Setting up Sunday is a storm cutting to our west Friday that cause some rain then drag a cold front through.  A second piece of energy will then trail up that cold front. Where this gets dicey is- some model data doesn't push the cold through enough and primary low goes into the Ohio Valley then a secondary low forms. This set up ALWAYS changes us over or event starts as ice or rain OR the boundary could push too far south and is oriented in a way that allows it to escape harmlessly out to sea.  

I'm leaning towards Ohio Valley transfer at this time- but have plenty of time to adjust. This favors more snow in western regions, mix/rain set up East of Blue Ridge and Mainly Rain southside. 


Event two will be about Feb 11 second change at a winter event. (It's also the 38 year anniversary of the Megalopolitan storm of 1983 that dumped 15-20 inches region wide in our area of Virginia. I was 9 years old and we had true blizzard conditions at my home in New Castle, Delaware. 

We should have better cold air in place for this event and if there is any threat, it would be suppressed (To our south) or sheared (Upper energy weakens) and the storm falls apart. 

Looking past Valentines day, the 14-16 range may hold the best potential of the year as the blocking maxes out and just starts to relax. Often, in those relaxation stages a big storm pops. This is 2 full weeks out but this image shows strong cold air in place via upper air energy (starting the 50/50 lat/lon) with pieces of the a weakened polar vortex across the upper mid west. Energy near Cali indicates either ONE big storm potential or several smaller events if only pieces of the that upper energy comes out. 

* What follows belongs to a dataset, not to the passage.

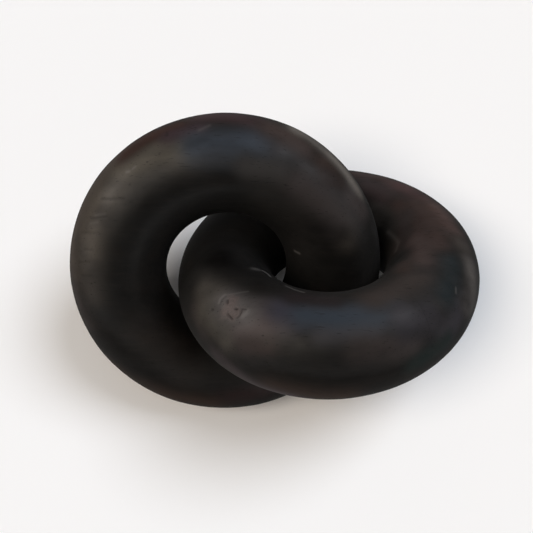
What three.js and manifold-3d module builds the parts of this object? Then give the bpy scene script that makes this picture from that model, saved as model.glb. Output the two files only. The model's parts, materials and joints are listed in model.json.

The red stretching from Maine to Minnesota is a fragment on the weakened polar vortex while that red over the northern Baja is upper energy from the sub tropical jet.  

 


Again, this is about potential, not actual events. Things will change and adjust as we get closer. If you love snow, get your favorite lucky mug and if you are a snow hater, well- we went 700 days without accumulating snow. We know what they say about paybacks!